Of course, such individuals are also paid bonuses, but these are real bonuses where, if profits fall, so, too, does the remuneration. To these types of entrepreneurs, the acquisition of personal wealth comes from the capital gain that results from the long-term success of the enterprise; raiding the kitty is not the way to build up a company. It also sets a bad example and creates a precedent that filters through across the organisation.

I am a great supporter of any move that makes directors’ remuneration not only transparent, but also subject to shareholders’ control. Senior managers are adept at finding loopholes, especially where there own paycheques are concerned. I therefore support my noble friend Lord Gavron when he requests that there should be no confusion about management packages: they should include all perks and be signed off in the annual accounts by the company’s auditors. The remuneration committee should present its recommendations every year at the annual general meeting and not every three years.

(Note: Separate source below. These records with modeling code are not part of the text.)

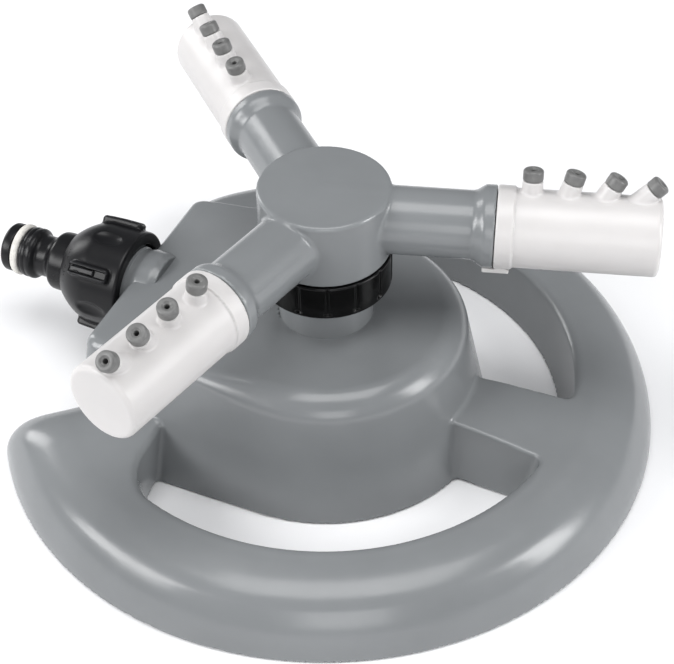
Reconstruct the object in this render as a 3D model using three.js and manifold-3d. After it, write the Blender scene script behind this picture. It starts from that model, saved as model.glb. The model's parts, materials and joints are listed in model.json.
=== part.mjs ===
// Three-arm rotary lawn sprinkler on a ring base, in millimetres.
// Origin: on the head axis at ground level. +Z is up, -X points out of the hose inlet and +X
// runs along the spoke that joins the tower to the ring.
import * as THREE from 'three';
import { mergeVertices } from 'three/addons/utils/BufferGeometryUtils.js';
import Module from 'manifold-3d';

const wasm = await Module();
wasm.setup();

// ---------------------------------------------------------------- driving dimensions
const GAP = 0.35;                 // clearance between pieces that sit against each other
const OVERRUN = 2;                // how far an opening is carried past the face it goes through

const WALL = 2.4;                 // moulded base shell
const RING_OUTER = 104;
const RING_INNER = 74.6;          // at the ground; the wall leans outwards as it rises
const RING_HEIGHT = 21.8;
const TIP_CENTRE = [-79.3, 55];   // plan centre of the rounded end of each ring arm
const TIP_RADIUS = 7;
const RING_MIDDLE = 90;
const NOSE_RADIUS = 27;           // the ring's ends round over from the top to the ground
const NOSE_CENTRE = -5.2;         // height of that rounding's centre

const TOWER_RADIUS = 51.8;        // at the ground
const TOWER_HEIGHT = 42.6;
const CHORD_X = -65;              // inlet-side wall of the tower, at the ground
const CHORD_CORNER = 5;
const HOOD_TAPER = 0.13;          // share of its width that the tower's top loses towards the inlet
const LIP_DROP = 0.1;             // share of its height that the tower loses towards the inlet
const SPOKE_HEIGHT = 23;
const WEB_X = -35.5;              // end wall of each C-shaped opening
const WEB_HEIGHT = 21;

const PIPE_Z = 29.7;              // inlet axis
const PIPE_RADIUS = 7.2;
const STUB_RADIUS = 11.8;
const THREAD_RADIUS = 12.5;
const BORE_RADIUS = 5.5;
const STUB_START = 56.5;          // distances along the inlet are measured from the head axis
const STUB_END = 82.5;

const NECK_RADIUS = 14.6;
const NECK_TOP = 55.5;
const SPINDLE_RADIUS = 10.8;
const SPINDLE_TOP = 74;
const SCREW_CIRCLE = 21;

const NUT_RADIUS = 20.3;
const NUT_BOTTOM = 55.9;
const NUT_TOP = 67.4;
const NUT_FLUTES = 14;

const HUB_RADIUS = 20;
const HUB_BOTTOM = 67.8;
const HUB_TOP = 90.2;
const HUB_BORE = SPINDLE_RADIUS + 0.5;
const ARM_Z = 79.3;
const ARM_RADIUS = 10.25;
const ARM_BORE = 6.8;
const ARM_FLANGE_RADIUS = 12.25;
const ARM_FLANGE_END = 50.5;
const SPIGOT_RADIUS = 9.4;
const SPIGOT_END = 64;
const ARM_AZIMUTHS = [17, 137, 257];
const SLEEVE_TURNS = [-16, -15, -9];   // how far each sleeve stands turned about its arm

const SLEEVE_RADIUS = 11.75;
const SLEEVE_BORE = 9.8;
const SLEEVE_START = ARM_FLANGE_END + GAP;
const SLEEVE_END = 98.4;
const COLLAR_RADIUS = 12.35;
const COLLAR_WIDTH = 5;
const JETS = 4;
const JET_START = 60.5;
const JET_PITCH = 10.75;
const JET_TILT = 14.5;             // each jet leans this much further out than the one before
const STALK_RADIUS = 3.1;
const STALK_HEIGHT = 3.4;
const TIP_CAP_RADIUS = 3;
const TIP_CAP_HEIGHT = 3.2;
const TIP_STEM_RADIUS = 1.45;
const JET_BORE = 2;

const UNION_BACK = 67;
const UNION_FRONT = 90.8;
const UNION_RADIUS = 16.8;
const UNION_BORE = THREAD_RADIUS + 0.4;
const GRIP_RISE = 2;              // how far the nut's four grips stand out
const GRIP_TURN = 49;             // degrees from upright to the first grip
const NIPPLE_BODY = 9.8;
const NIPPLE_FLANGE = [84.6, 87.3];
const NIPPLE_END = 115;
const NIPPLE_BORE = 4.5;

// Facets round a full turn.
const WIDE = 48;                  // the ring
const ROUND = 28;                 // hub, neck and connector
const SLIM = 20;                  // arms, sleeves and bores
const SMALL = 10;                 // jets, screws

// ---------------------------------------------------------------- materials
const greyPlastic = new THREE.MeshStandardMaterial({ color: 0x8f979b, roughness: 0.3, metalness: 0 });
const whitePlastic = new THREE.MeshStandardMaterial({ color: 0xece9e6, roughness: 0.4, metalness: 0 });
const blackPlastic = new THREE.MeshStandardMaterial({ color: 0x18181a, roughness: 0.35, metalness: 0 });
const greyRubber = new THREE.MeshStandardMaterial({ color: 0x77797b, roughness: 0.7, metalness: 0 });
const whiteRubber = new THREE.MeshStandardMaterial({ color: 0xd9d6cf, roughness: 0.6, metalness: 0 });
const blackRubber = new THREE.MeshStandardMaterial({ color: 0x222222, roughness: 0.8, metalness: 0 });
const acetal = new THREE.MeshStandardMaterial({ color: 0xe4e2da, roughness: 0.4, metalness: 0 });
const steel = new THREE.MeshStandardMaterial({ color: 0xb4b6b8, roughness: 0.3, metalness: 1 });

// ---------------------------------------------------------------- solids
const radians = THREE.MathUtils.degToRad;

// A closed geometry as a solid, turned the right way out.
function solid(geometry) {
  geometry.deleteAttribute('normal');
  geometry.deleteAttribute('uv');
  const merged = mergeVertices(geometry, 1e-4);
  const points = merged.attributes.position.array;
  const corners = [];
  for (let i = 0; i < merged.index.count; i += 3) {
    const [a, b, c] = merged.index.array.slice(i, i + 3);
    if (a !== b && b !== c && c !== a) corners.push([a, b, c]);
  }
  const at = (i) => new THREE.Vector3(points[3 * i], points[3 * i + 1], points[3 * i + 2]);
  const volume = corners.reduce((sum, [a, b, c]) => sum + at(a).dot(at(b).cross(at(c))), 0);
  const outward = volume > 0 ? corners : corners.map(([a, b, c]) => [a, c, b]);
  return new wasm.Manifold(new wasm.Mesh({
    numProp: 3,
    vertProperties: new Float32Array(points),
    triVerts: new Uint32Array(outward.flat()),
  }));
}

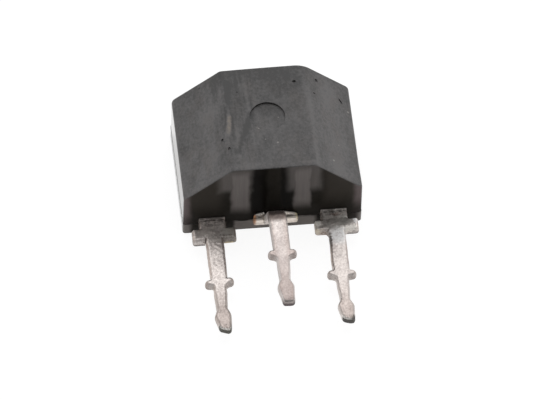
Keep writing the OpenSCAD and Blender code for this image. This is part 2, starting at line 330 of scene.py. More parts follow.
def fluxed_moulding():
    # The lead end of the moulding. Tinning flux has baked on dull black round the leads; between them grey
    # panes, finely scored along the draw, are painted reflections of the floor
    material, tree = new_material("flux_stained_epoxy_painted_light")
    place = place_in_mm(tree)
    haze = stretched_noise(tree, place, (0.25, 0.25, 0.4), 3, 0.65)
    scoring = stretched_noise(tree, place, (0.07, 0.07, 1.5), 2, 0.5)
    wander = stretched_noise(tree, place, (0.6, 0.6, 0.9), 2, 0.5)
    wander = add(tree, "MapRange", wander, 0.3, 0.7, -0.05, 0.05)[0]
    wandered = add(tree, "VectorMath", place, wander, operation="ADD")[0]
    floor_reflection = 0.0
    for x, z, half_width, half_height, reflection_strength in FLOOR_REFLECTION_PANES:
        shape = pane(tree, wandered, x, z, half_width, half_height)
        shape = add(tree, "Math", shape, reflection_strength, operation="MULTIPLY")[0]
        floor_reflection = add(tree, "Math", shape, floor_reflection, operation="MAXIMUM")[0]
    black = add(tree, "MixRGB", haze, "#1f1d19", "#2e2b28")[0]
    grey = add(tree, "MixRGB", scoring, "#6a6564", "#7b7673")[0]
    # Painted reflections of the floor make it greyer towards the two sides, above all high up
    parts = add(tree, "SeparateXYZ", wandered)
    aside = add(tree, "Math", parts["X"], operation="ABSOLUTE")[0]
    side_reflection = add(tree, "MapRange", aside, 1.9, 2.4, 0, 0.5, interpolation_type="SMOOTHSTEP")[0]
    high = add(tree, "MapRange", parts["Z"], 0.9, 2.2, 0.1, interpolation_type="SMOOTHSTEP")[0]
    side_reflection = add(tree, "Math", side_reflection, high, operation="MULTIPLY")[0]
    black = add(tree, "MixRGB", side_reflection, black, "#4b4641")[0]
    for x in CENTRE_SHADE_X:
        centre_shade = pane(tree, wandered, x, 2.0, 0.3, 2.4, 0.4)
        centre_shade = add(tree, "Math", centre_shade, 0.8, operation="MULTIPLY")[0]
        black = add(tree, "MixRGB", centre_shade, black, "#060403")[0]
    # Painted light on the two upright corners
    corner_x, bare_or_lit_from, lit_low = (
        add(tree, "MapRange", parts["X"], -0.1, 0.1, left, right)[0]
        for left, right in LIT_CORNERS)
    corner = add(tree, "Math", aside, corner_x, operation="SUBTRACT")[0]
    corner = add(tree, "MapRange", corner, -0.16, 0.16, 0, 0.92, interpolation_type="SMOOTHSTEP")[0]
    lit_by_height = add(tree, "MapRange", parts["Z"], LIT_CORNER_LOW, bare_or_lit_from, lit_low)[0]
    corner = add(tree, "Math", corner, lit_by_height, operation="MULTIPLY")[0]
    black = add(tree, "MixRGB", corner, black, "#716767")[0]
    colour = add(tree, "MixRGB", floor_reflection, black, grey)[0]
    # Below the parting line the lead end is a lighter grey, except where painted shade keeps it dark round
    # the outer leads
    below = add(tree, "MapRange", parts["Z"], PARTING + 0.03, PARTING)[0]
    for x in ROOT_SHADE_X:
        root_shade = pane(tree, wandered, x, PARTING, 0.9, 0.62, 0.12)
        root_shade = add(tree, "Math", 1.0, root_shade, operation="SUBTRACT")[0]
        below = add(tree, "Math", below, root_shade, operation="MULTIPLY")[0]
    colour = add(tree, "MixRGB", below, colour, "#837e7b")[0]
    shader = add(tree, "BsdfPrincipled",
                 {"Base Color": colour, "Roughness": 0.3, "IOR": 1.5, "Specular IOR Level": 0.02})
    add(tree, "OutputMaterial", shader[0])
    return material


# What stains the tin, and the painted shade and reflections on it: middle, reach, colour and strength,
# in millimetres
TIN_STAINS_AND_PAINTED_LIGHT = {
    "base_lead": (
        # Painted reflection of the black moulding, at the root
        ((-2.56, -2.66, 1.0), (0.7, 0.11, 0.2), "#453f3b", 0.85),
        ((-2.7, -3.02, 0.95), (0.5, 0.07, 0.3), "#3f3733", 0.5),
        ((-2.85, -3.3, 0.95), (0.35, 0.2, 0.3), "#8f8478", 0.3),
        ((-1.85, -3.35, 0.95), (0.3, 0.3, 0.3), "#85867a", 0.5),
        ((-2.6, -3.64, 0.7), (1.2, 0.1, 0.3), "#6e6762", 0.8),
        ((-1.95, -3.75, 0.85), (0.55, 0.2, 0.3), "#6a645c", 0.75),
        ((-3.47, -3.4, 0.85), (0.1, 0.4, 0.3), "#6b645f", 0.8),
        ((-1.75, -3.75, 0.62), (0.4, 0.12, 0.1), "#e0cf9f", 0.9),
        ((-3.1, -3.8, 0.82), (0.4, 0.12, 0.1), "#efe8e4", 0.9),
        ((-3.1, -3.8, 0.62), (0.45, 0.15, 0.09), "#2e2825", 0.9),
        # Painted shade along the blade's +X edge
        ((-2.17, -4.5, 0.85), (0.05, 0.9, 0.3), "#4d4641", 0.7),
    ),
    "emitter_lead": (
        # Painted reflection of the black moulding, at the root
        ((2.6, -2.66, 1.0), (0.7, 0.11, 0.2), "#4a4541", 0.85),
        ((2.62, -2.9, 0.95), (0.3, 0.06, 0.1), "#7c5647", 0.5),
        ((1.72, -3.28, 0.95), (0.24, 0.26, 0.25), "#eae5df", 0.95),
        ((1.72, -3.65, 0.86), (0.22, 0.13, 0.25), "#e6dac6", 0.9),
        ((2.02, -3.68, 0.72), (0.22, 0.06, 0.14), "#7d5a3e", 0.8),
        ((2.6, -3.35, 0.95), (0.45, 0.3, 0.3), "#6d736b", 0.4),
        ((3.1, -3.25, 0.95), (0.35, 0.22, 0.3), "#6f756e", 0.45),
        ((3.38, -3.15, 0.95), (0.07, 0.25, 0.2), "#ffffff", 1.0),
        ((3.1, -3.02, 0.98), (0.3, 0.04, 0.2), "#d8d8d2", 0.8),
        ((3.1, -3.62, 0.9), (0.45, 0.14, 0.16), "#fbf6ee", 1.0),
        ((3.2, -3.7, 0.6), (0.45, 0.08, 0.1), "#3d3733", 0.9),
        ((2.6, -3.98, 0.98), (0.4, 0.4, 0.3), "#ffffff", 0.8),
        ((2.6, -5.6, 0.98), (0.5, 1.4, 0.3), "#a8a09c", 0.15),
        # Painted shade along the blade's -X edge
        ((2.22, -4.15, 0.85), (0.1, 0.33, 0.35), "#1d1916", 0.95),
    ),
    "collector_lead": (
        # Painted reflection of the black moulding on the upper bend
        ((0, -3.92, 2.6), (0.5, 0.3, 0.35), "#5a4d47", 0.88),
        ((0.1, -2.78, 0.8), (1.2, 0.25, 0.5), "#f3eadf", 0.85),
        # Painted reflections of the black moulding on the stub's top, on both sides
        ((0.66, -2.78, 0.99), (0.22, 0.06, 0.1), "#4a423c", 0.8),
        ((-0.56, -2.72, 1.02), (0.25, 0.07, 0.2), "#3a322d", 0.85),
        ((0, -2.67, 1.08), (1.1, 0.05, 0.08), "#fffaf2", 0.8),
        ((-0.8, -2.78, 0.85), (0.1, 0.2, 0.3), "#b1784a", 0.85),
        ((1.03, -2.75, 0.9), (0.1, 0.2, 0.3), "#e6d8b4", 0.8),
        ((0, -6.6, 2.6), (1.0, 1.9, 0.6), "#a39592", 0.4),
    ),
}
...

Many of these masters of the universe believe that they are irreplaceable, that only they can do the job and that that is why they can make such outlandish pay demands. However, it is simply not true: nobody has a monopoly on talent; directors should be much more assertive and not be browbeaten by aggressive senior managers. Sometimes our captains of industry sound like Premier League footballers. My advice is: call their bluff. In the end, business needs to be made more streamlined; red tape needs to be reduced but employees’ rights need to be protected. It is a difficult balance and I hope that, as this Bill proceeds through your Lordships’ House, it will become more acceptable and better understood than it is now.